#### Task description
Every line from the first one to the line containing "a flat surface." should be echoed exactly; leave out the rest.

#### Recorded information ####

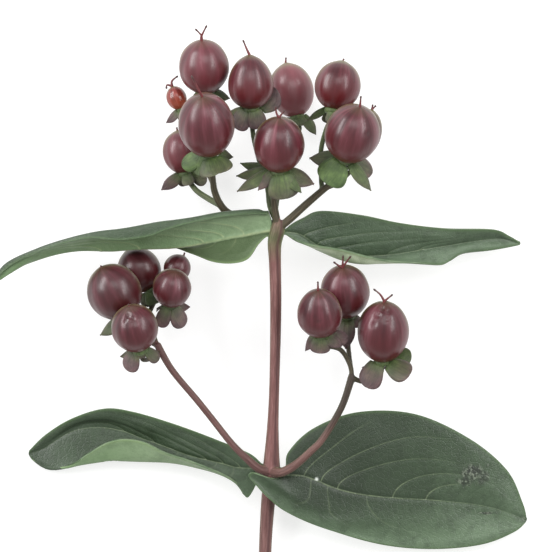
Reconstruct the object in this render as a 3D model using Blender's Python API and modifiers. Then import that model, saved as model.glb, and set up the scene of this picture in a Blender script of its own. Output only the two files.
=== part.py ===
"""A cut stem of hypericum with ripe berries, lying on a flat surface.

Every place is read off a drawing that looks straight down on the stem. Its grid steps run right and
down, and heights above the surface are in millimetres. +X is the drawing's right, +Y its top, +Z up.
"""

import math
from collections import namedtuple

import bmesh
import bpy
from mathutils import Vector

# The drawing and its scale
DRAWING_WIDTH = 0.127
DRAWING_STEPS = 552
STEP = DRAWING_WIDTH / DRAWING_STEPS
MM = 0.001

# Driving dimensions in metres
BLADE = 0.0006
GAP = 0.0003
RECEPTACLE_HEIGHT = 0.0009
PEDICEL_RADIUS = 0.0006
PEDICEL_STRAIGHT = 0.0012
BERRY_OF_FULL_STALK = 18.0
STYLE_RADIUS = 0.00032
STYLE_ROOT_DEPTH = 0.0012
CUT_PLACE = (263, 605, 1.6)
CUT_SLANT = 0.35
RESTING_BERRY = "top_3"

# A style's radius at its root, where it leaves the berry, and at each later point of its route
STYLE_TAPER = (1.5, 1.4, 1.0, 0.85)

# The plate under a berry: its rim as a share of the berry's half width, and its largest rim
RIM_SHARE = 0.36
LARGEST_RIM = 8.5
PLATE_FOOT = 1.25
PLATE_MIDDLE = 0.9

# A sepal's outline, as shares of its length and of its width
SHOULDER = 0.55
FOOT_WIDTH = 0.48
BROAD_SEPAL = 0.55
BLUNT_TIP = 0.45
SHARP_TIP = 0.2
TIP_ROUNDNESS = 2.2

# How a sepal is rooted in the plate and bends: its droop starts at a share and gains the rest
ROOT_DEPTH = 0.5
ROOT_INSET = 0.6
DROOP_START = 0.75
DROOP_GAIN = 0.35
SEPAL_CUP = 0.22

# How finely the solids are faceted
LEAF_CELLS_LONG = 16
LEAF_CELLS_WIDE = 9
BERRY_SEGMENTS = 12
BERRY_RINGS = 8
SEPAL_CELLS_LONG = 3
SEPAL_CELLS_WIDE = 2
STEM_STATIONS = 24
LEFT_BRANCH_STATIONS = 11
RIGHT_BRANCH_STATIONS = 13
STALK_STATIONS_ADDED = 3
CURVE_STEPS = 12
WELD = 1e-6
SHARP_ANGLE = 50

COLOURS = {
    "berry_skin": ((0.155, 0.050, 0.060, 1.0), 0.32),
    "berry_unripe": ((0.270, 0.035, 0.030, 1.0), 0.25),
    "leaf_green": ((0.075, 0.125, 0.075, 1.0), 0.55),
    "sepal_green": ((0.120, 0.200, 0.075, 1.0), 0.60),
    "stem_bark": ((0.250, 0.110, 0.095, 1.0), 0.60),
}

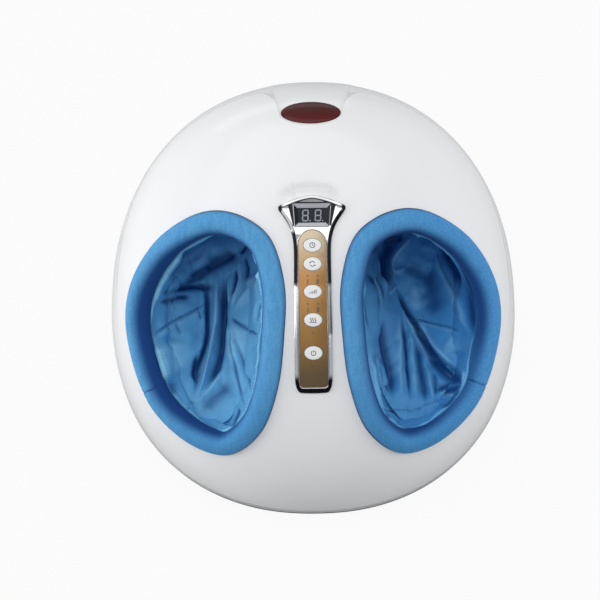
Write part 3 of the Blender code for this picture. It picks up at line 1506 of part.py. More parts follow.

####

#### Written answer
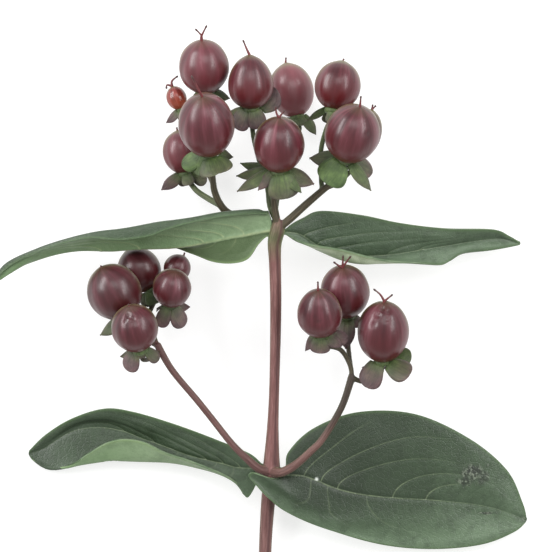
Reconstruct the object in this render as a 3D model using Blender's Python API and modifiers. Then import that model, saved as model.glb, and set up the scene of this picture in a Blender script of its own. Output only the two files.
=== part.py ===
"""A cut stem of hypericum with ripe berries, lying on a flat surface.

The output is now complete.